We’d been so cold in the past few hours, since Berezina, that we decided to warm ourselves up with peppered vodka. The first bottle in memory of the French, the second in memory of the Russians, and a few extra glasses for the Polish, British, and German auxiliaries of both Empires. And, if that night we went to bed at not too ungodly an hour, it was because we’d developed the ways of drunks, and the bar manager threw us out after, in between bellows, we’d set fire to the tablecloth by knocking over the candles on our table.

DAY SIX.

FROM VILNIUS TO AUGUSTÓW

This morning, war council over four pints of black coffee aimed at knocking out our hangover. Gras was leaving us and we were sad about it. We liked the way he read Labaume or François’s Memoirs in the Ural sidecar, indifferent to the cold, as though comfortably seated in the armchair of the Geographical Society in Saint Petersburg. He had commitments in Donetsk. Ukraine hadn’t yet exploded through the impetus of democrats and new philosophers. He jumped onto the morning Vilnius-Kiev after telling us off.

“What shall we do, guys?” Goisque asked.

“We can either follow the route of the retreat toward the Neman and Kœnigsmark, or that of the Emperor, as far as Paris, through Warsaw,” I said.

“Don’t you think your ‘Corsican king’ went a bit far, abandoning his men like that?” Vitaly said.

“It’s more complicated than that,” I said.

“That’s what people always say when they’re in a bit of a jam.”

The secret of his departure from Smorgon had been well kept. When the soldiers discovered that the Emperor had left them, there was overwhelming consternation. The sun had withdrawn from their sky. Did the astonishment turn to reproach? Labaume talks of the men’s “legitimate” indignation. Bourgogne, on the other hand, doesn’t seem to hold it against his chief. Perhaps the men were too busy looking for carrion to sink their teeth into to get lost in curses. When one is trying to escape from death, is there any energy left to subject somebody to public scorn?

Besides, should Napoleon be disowned? Isn’t the role of an admiral to look after the fate of his fleet rather than to die in the shipwreck of one of his vessels? That’s what I was trying to explain to Vitaly in Russian.

The Emperor was the cement that kept the debris of the army together. His magnetism bound the officers. His energy galvanized soldiers. The certainty of his presence, albeit invisible, inspired everybody to stand up and acquire some of the general glory. Once the sovereign had gone, everything could fall apart. And it did fall apart. And there was nothing Murat could do to prevent dereliction. The army dragged itself along, attracted by the prospect of Vilnius. Like in Smolensk, a few weeks earlier, the human wreckage needed a mirage. And, just like Smolensk, Vilnius turned out to be far from expectations.

It was a horde of human skeletons that crowded the gates at Vilnius on December 8th. Forty thousand hungry men swooped on a slumbering town that knew nothing of the rout. When the burghers saw this stream of godforsaken men covered in animal skins, they did exactly what burghers do when they feel threatened: they closed the city gates.

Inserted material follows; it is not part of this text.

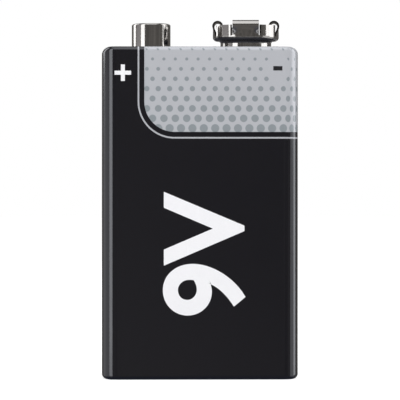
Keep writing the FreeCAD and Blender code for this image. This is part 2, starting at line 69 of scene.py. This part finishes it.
def make_grain():
    """Fine streaks or specks over a broad mottle, in two colours and two roughnesses."""
    tree = bpy.data.node_groups.new("surface_grain", "ShaderNodeTree")
    sockets = {
        "INPUT": {"Place": "Vector", "Per Metre": "Vector", "Pale": "Color", "Dark": "Color",
                  "Smooth": "Float", "Rough": "Float", "Mottle": "Float"},
        "OUTPUT": {"Color": "Color", "Roughness": "Float", "Height": "Float"},
    }
    for way, titles in sockets.items():
        for title, kind in titles.items():
            tree.interface.new_socket(title, in_out=way, socket_type="NodeSocket" + kind)
    given = tree.nodes.new("NodeGroupInput").outputs
    result = tree.nodes.new("NodeGroupOutput").inputs
    fine_place = put(
        tree, "VectorMath", {0: given["Place"], 1: given["Per Metre"]}, operation="MULTIPLY"
    )
    fine = put(tree, "TexNoise", {"Vector": fine_place.outputs[0], "Scale": 1.0, "Detail": 3.0})
    broad = put(tree, "TexNoise", {"Vector": given["Place"], "Scale": 260.0, "Detail": 2.0})
    mixed = put(tree, "Mix", {0: given["Mottle"], 2: fine.outputs[0], 3: broad.outputs[0]})
    share = remap(tree, mixed.outputs[0], 0.32, 0.68)
    rough = remap(tree, share, 0.0, 1.0, given["Rough"], given["Smooth"])
    tree.links.new(blend(tree, share, given["Dark"], given["Pale"]), result["Color"])
    tree.links.new(rough, result["Roughness"])
    tree.links.new(share, result["Height"])
    return tree


surface_grain = make_grain()


def new_surface(name):
    """A new material with its tree, its shader and the Object coordinates."""
    material = bpy.data.materials.new(name)
    material.use_nodes = True
    tree = material.node_tree
    place = put(tree, "TexCoord").outputs["Object"]
    return material, tree, tree.nodes["Principled BSDF"], place


def add_grain(tree, place, shader, bump, depth, **values):
    """Gives a shader the grain's roughness and relief, its depth in mm; returns its colour."""
    grain = tree.nodes.new("ShaderNodeGroup")
    grain.node_tree = surface_grain
    tree.links.new(place, grain.inputs["Place"])
    for socket, value in values.items():
        grain.inputs[socket.replace("_", " ").title()].default_value = value
    height = grain.outputs["Height"]
    relief = put(tree, "Bump", {"Strength": bump, "Distance": depth / 1000, "Height": height})
    tree.links.new(grain.outputs["Roughness"], shader.inputs["Roughness"])
    tree.links.new(relief.outputs[0], shader.inputs["Normal"])
    return grain.outputs["Color"]


def grained(
    name, pale, dark, per_mm, smooth, rough, mottle=0.4, bump=0.2, depth=0.01, metallic=0.0
):
    """A material with surface grain: colours, grains a millimetre, roughness range and relief."""
    material, tree, shader, place = new_surface(name)
    colour = add_grain(
        tree, place, shader, bump, depth,
        pale=(*pale, 1), dark=(*dark, 1), per_metre=[1000 * count for count in per_mm],
        smooth=smooth, rough=rough, mottle=mottle,
    )
    tree.links.new(colour, shader.inputs["Base Color"])
    shader.inputs["Metallic"].default_value = metallic
    return material


def dress(material, *names):
    """Gives CAD nodes their material."""
    for name in names:
        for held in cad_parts[name].material_slots:
            held.material = material


drawn_steel = grained(
    "drawn_steel", (0.64, 0.63, 0.61), (0.5, 0.49, 0.475), (9, 9, 0.5), 0.24, 0.4, metallic=1.0
)
nylon = grained("nylon", (0.78, 0.76, 0.7), (0.68, 0.66, 0.6), (3, 3, 3), 0.38, 0.5)
shrunk_sleeve = grained(
    "shrunk_sleeve", (0.13, 0.215, 0.34), (0.1, 0.175, 0.29), (0.6, 0.6, 5), 0.28, 0.42, bump=0.35
)
for cell in range(1, 7):
    dress(drawn_steel, f"cell_{cell}_can", f"cell_{cell}_end_cap")
    dress(nylon, f"cell_{cell}_seal")
    dress(shrunk_sleeve, f"cell_{cell}_sleeve")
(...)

The tide of zombies smashed against the ramparts. “This chaos reminded me of Berezina,” Labaume writes. Marshal Davout had to climb a ladder in order to enter the city through hidden gardens. The pack ended up forcing the gates and penetrating the square, but only to find no aid there. The absence of command prevented the distribution of supplies even though there was enough to feed an army. Overly zealous officials refused to start emergency distribution, and demanded “distribution coupons” from the wretches who were begging for a crust of bread. Can you imagine dying men reaching the threshold of their salvation only to be refused help by the very people who were supposed to provide it? Forty-eight hours later, this treasure of bread and meat fell into the hands of the Russians.

The rebuffed soldiers wandered down the streets of the city, hoping only to glean some warmth and food by a kind stroke of fate. They were returning from the far ends of life and were being refused entry into homes that exhaled the smell of freshly-baked bread. The residents had barricaded themselves in. And death took its toll on more soldiers on the sidewalks where the wind blew at -4°F. If Vilnius escaped total sacking, it was because the men were drained of strength. Berthier’s admission on the morning of November 9th fell like a funeral oration: “Sire, I must be truthful and tell you that the army is in a total rout.”

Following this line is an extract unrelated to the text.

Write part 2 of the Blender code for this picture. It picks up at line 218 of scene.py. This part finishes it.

As early as the 9th, a Cossack vanguard approached the city. The bulk of Kutuzov’s troops was two or three walking days behind. Prince Murat, eager to ensure a way out for himself, fled the city in the evening, and headed straight west, toward Kaunas. And the Grande Armée evacuated the city in the darkness. On the 10th, no sooner had Ney’s rear guard escaped from Vilnius than the Cossacks galloped into the capital with their war cries.

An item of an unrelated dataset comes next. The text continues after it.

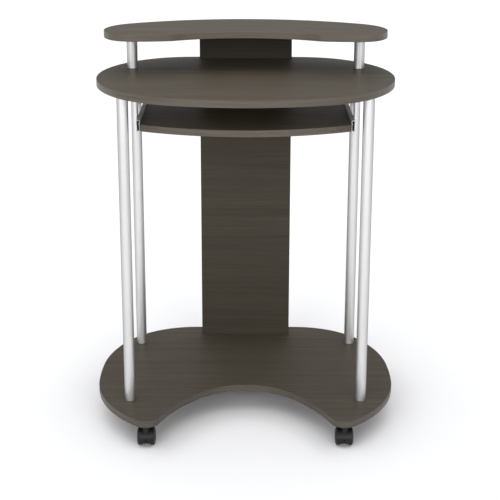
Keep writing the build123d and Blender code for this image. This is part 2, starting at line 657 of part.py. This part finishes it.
def wood_screws(spots, seat):
    """Pan-head screws driven upward, their heads below seat."""
    rounds(spots, WOOD_SCREW_HEAD_R, seat - WOOD_SCREW_HEAD_H, seat)
    rounds(spots, WOOD_SCREW_R, seat, seat + WOOD_SCREW_LENGTH)
    with BuildSketch(Plane.XY.offset(seat - WOOD_SCREW_HEAD_H)) as cross:
        with Locations(*spots):
            Rectangle(*WOOD_SCREW_SLOT)
            Rectangle(*WOOD_SCREW_SLOT, rotation=90)
    extrude(cross.sketch, amount=WOOD_SCREW_SLOT_DEPTH, mode=Mode.SUBTRACT)


with BuildPart() as hanger_screws:
    wood_screws(HANGER_SCREWS, DESK_BOTTOM - SHEET_T)
save(hanger_screws.part, "hanger_screws")

with BuildPart() as runner_screws:
    wood_screws(RUNNER_SCREWS, RUNNER_BOTTOM)
save(runner_screws.part, "runner_screws")


# ================================================================ casters
def caster_hood(name, x, y):
    """Moulded body with the neck over the stem, a cover over both treads, and a hub between."""
    axle_y = y + TRAIL
    middle_angle = (HOOD_REAR_ANGLE + HOOD_FRONT_ANGLE) / 2

    def rim(radius, angle):
        turn = math.radians(angle)
        return (axle_y + radius * math.cos(turn), WHEEL_R + radius * math.sin(turn))

    def cover_arc(radius):
        """Arc around the axle, from the rear end of the cover over the top to its front end."""
        return ThreePointArc(
            rim(radius, HOOD_REAR_ANGLE), rim(radius, middle_angle), rim(radius, HOOD_FRONT_ANGLE)
        )

    with BuildPart() as hood:
        with BuildSketch(Plane.YZ.offset(x - HOOD_HALF)):
            with BuildLine():
                cover_arc(HOOD_OUT_R)
                Line(rim(HOOD_OUT_R, HOOD_FRONT_ANGLE), rim(HOOD_IN_R, HOOD_FRONT_ANGLE))
                cover_arc(HOOD_IN_R)
                Line(rim(HOOD_IN_R, HOOD_REAR_ANGLE), rim(HOOD_OUT_R, HOOD_REAR_ANGLE))
            make_face()
        extrude(amount=2 * HOOD_HALF)
        fillet(hood.edges().filter_by(Axis.X), HOOD_LIP_ROUND)
        with BuildSketch(Plane.YZ.offset(x - HOOD_BODY_HALF)):
            with BuildLine():
                body_top = cover_arc(HOOD_IN_R + HOOD_LAP)
                foot = [(axle_y + step_y, WHEEL_R + step_z) for step_y, step_z in HOOD_FOOT]
                Polyline(body_top @ 1, *foot, body_top @ 0)
            make_face()
        extrude(amount=2 * HOOD_BODY_HALF)
        rounds([(x, y)], HOOD_NECK_R, HOOD_NECK_BOTTOM, HOOD_SHOULDER)
        rounds([(x, y)], HOOD_NECK_R - HOOD_NECK_STEP, HOOD_SHOULDER, HOOD_TOP)
        bores([(x, y)], STEM_R + FIT, STEM_BOTTOM - 1, HOOD_TOP)
        cross_hole([(axle_y, WHEEL_R)], AXLE_R + FIT, x - HOOD_BODY_HALF, x + HOOD_BODY_HALF)
        with BuildSketch(Plane.XZ.offset(HOOD_EYE_FLOOR - axle_y)):
            with Locations((x, WHEEL_R)):
                Circle(HOOD_EYE_R)
        extrude(amount=HOOD_OUT_R, mode=Mode.SUBTRACT)
    save(hood.part, name)


def caster_wheel(name, x, y, side):
    """One wheel of a twin pair: flat tread, domed outer face, blind axle bore, hollow back."""
    axle_y = y + TRAIL
    bore_end = AXLE_HALF + 0.4
    hollow_end = WHEEL_INNER_X + WHEEL_HOLLOW

    def at(offset_x, radius):
        return (x + side * offset_x, WHEEL_R + radius)

    with BuildPart() as wheel:
        with BuildSketch(Plane.XZ.offset(-axle_y)):
            with BuildLine():
                Polyline(
                    at(bore_end, 0),
                    at(bore_end, AXLE_R + FIT),
                    at(WHEEL_INNER_X, AXLE_R + FIT),
                    at(WHEEL_INNER_X, WHEEL_HUB_R),
                    at(hollow_end, WHEEL_HUB_R),
                    at(hollow_end, WHEEL_RIM_R),
                    at(WHEEL_INNER_X, WHEEL_RIM_R),
                    at(WHEEL_INNER_X, WHEEL_R - WHEEL_EDGE),
                    at(WHEEL_INNER_X + WHEEL_EDGE, WHEEL_R),
                    at(WHEEL_TREAD_X, WHEEL_R),
                )
                ThreePointArc(at(WHEEL_TREAD_X, WHEEL_R), at(*WHEEL_SHOULDER), at(*WHEEL_FACE))
                Polyline(
                    at(*WHEEL_FACE),
                    at(WHEEL_FACE[0] - WHEEL_DISH_DEPTH, WHEEL_DISH_R),
                    at(WHEEL_FACE[0] - WHEEL_DISH_DEPTH, 0),
                    at(bore_end, 0),
                )
            make_face()
        axis = Axis((x, axle_y, WHEEL_R), (1, 0, 0))
        revolve(axis=axis, revolution_arc=360)
    save(wheel.part, name)


def caster_axle(name, x, y):
    """Steel pin through the hood, carrying a wheel on each end."""
    with BuildPart() as pin:
        spot = (y + TRAIL, WHEEL_R)
        cross_hole([spot], AXLE_R, x - AXLE_HALF, x + AXLE_HALF, mode=Mode.ADD)
        chamfer(pin.edges().filter_by(GeomType.CIRCLE), AXLE_EDGE)
    save(pin.part, name)


for corner, (x, y) in CASTER_SPOTS.items():
    caster_hood(f"caster_hood_{corner}", x, y)
    caster_axle(f"caster_axle_{corner}", x, y)
    caster_wheel(f"caster_wheel_{corner}_outer", x, y, math.copysign(1, x))
    caster_wheel(f"caster_wheel_{corner}_inner", x, y, -math.copysign(1, x))

with BuildPart() as caster_stems:
    caster_spots = CASTER_SPOTS.values()
    rounds(caster_spots, STEM_R, STEM_BOTTOM, BASE_BOTTOM + STEM_IN_BOARD)
    with BuildSketch(Plane.XY.offset(BASE_BOTTOM - STEM_COLLAR_T)):
        with Locations(*caster_spots):
            RegularPolygon(STEM_COLLAR_R, 6)
    extrude(amount=STEM_COLLAR_T)
save(caster_stems.part, "caster_stems")

with BuildPart() as caster_insert_nuts:
    rounds(caster_spots, CASTER_NUT_R, BASE_BOTTOM, BASE_BOTTOM + NUT_LENGTH)
    bores(caster_spots, STEM_R + FIT, BASE_BOTTOM, BASE_BOTTOM + NUT_LENGTH)
save(caster_insert_nuts.part, "caster_insert_nuts")
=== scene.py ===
"""Looks of the rolling computer desk: its materials, floor, light and camera.

Metres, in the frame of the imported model: +Z up, the sitter's side faces -Y.
"""
import math

import bpy
from mathutils import Matrix, Vector

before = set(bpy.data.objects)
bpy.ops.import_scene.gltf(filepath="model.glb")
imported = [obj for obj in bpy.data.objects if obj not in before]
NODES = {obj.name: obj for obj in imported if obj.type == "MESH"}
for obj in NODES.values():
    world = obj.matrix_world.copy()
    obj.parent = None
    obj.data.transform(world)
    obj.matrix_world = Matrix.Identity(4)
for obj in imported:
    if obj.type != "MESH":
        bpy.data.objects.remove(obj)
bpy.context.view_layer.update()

SIDES = ("left", "right")
CORNERS = ("front_left", "front_right", "rear_left", "rear_right")

# How much lighter or darker each board's print and each edge band is made, against the plain one, to
# paint the light and shade that falls on it
BOARD_PAINTED_LIGHT_TONES = {
    "base_board": 1.05,
    "desktop": 1.18,
    "upper_shelf": 1.25,
    "keyboard_tray": 1.8,
    "lower_back_panel": 0.70,
    "upper_back_panel": 0.52,
}
# Edge band tones paint the light and shade that falls on each board's band
BAND_PAINTED_LIGHT_TONES = {
    "base_edge_band": 0.67,
    "desktop_edge_band": 0.84,
    "shelf_edge_band": 1.0,
    "tray_edge_band": 0.94,
}
BRIGHT_ZINC = 0.62
CAST_ZINC = 0.44

FLOOR_SIZE = 60
SURROUND_COLOUR = (0.955, 0.965, 1.0, 1.0)
SURROUND_STRENGTH = 0.5
# Name, direction towards the light, spread in degrees, strength
LIGHTS = (
    ("key_light_left", (-0.50, -1.0, 0.24), 38, 1.40),
    ("key_light_right", (0.45, -1.0, 0.24), 38, 1.30),
    ("top_light", (-0.1, 0.05, 1.0), 95, 1.95),
)

CAMERA_SPOT = Vector((0.0001, -2.7444, 1.2724))
CAMERA_PITCH = math.radians(16.928)
CAMERA_YAW = math.radians(-0.2075)
CAMERA_ROLL = math.radians(0.137)
CAMERA_LENS = 91.2
CAMERA_SHIFT_Y = -0.06
SENSOR_WIDTH = 36.0
CAMERA_REACH = 100


# ---------------------------------------------------------------- materials
# Places of the factor and the two colours, and of the result, on the Mix node when it mixes colours
MIX_COLOUR_INPUTS = (0, 6, 7)
MIX_COLOUR_OUTPUT = 2


def srgb(red, green, blue):
    """Linear colour of a display colour given in 0 to 255."""
    parts = [value / 255 for value in (red, green, blue)]
    return tuple(v / 12.92 if v <= 0.04045 else ((v + 0.055) / 1.055) ** 2.4 for v in parts) + (1.0,)


def toned(colour, tone):
    """Colour made lighter or darker by the factor tone."""
    return tuple(part * tone for part in colour[:3]) + (1.0,)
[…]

By the time Kutuzov entered Vilnius on December 12th, he had completed his mission: that of chasing the hydra off Russian territory. The city gates were those of a burial vault. There reigned a putrid smell. Twenty thousand stragglers of the Grande Armée hadn’t had the strength to leave the place, and were waiting to die, bullied by the Cossacks and tortured by the cold. In the monastery of Saint Basil, there were about eight thousand dead heaped in the corridors. The windows were blocked by stacks of corpses. When he remembered “seeing a group of four men, with frozen hands and legs but their minds still alert, with dogs devouring their feet,” the British general Robert Thomas Wilson, Kutuzov’s advisor, said, “One must envy the dead.”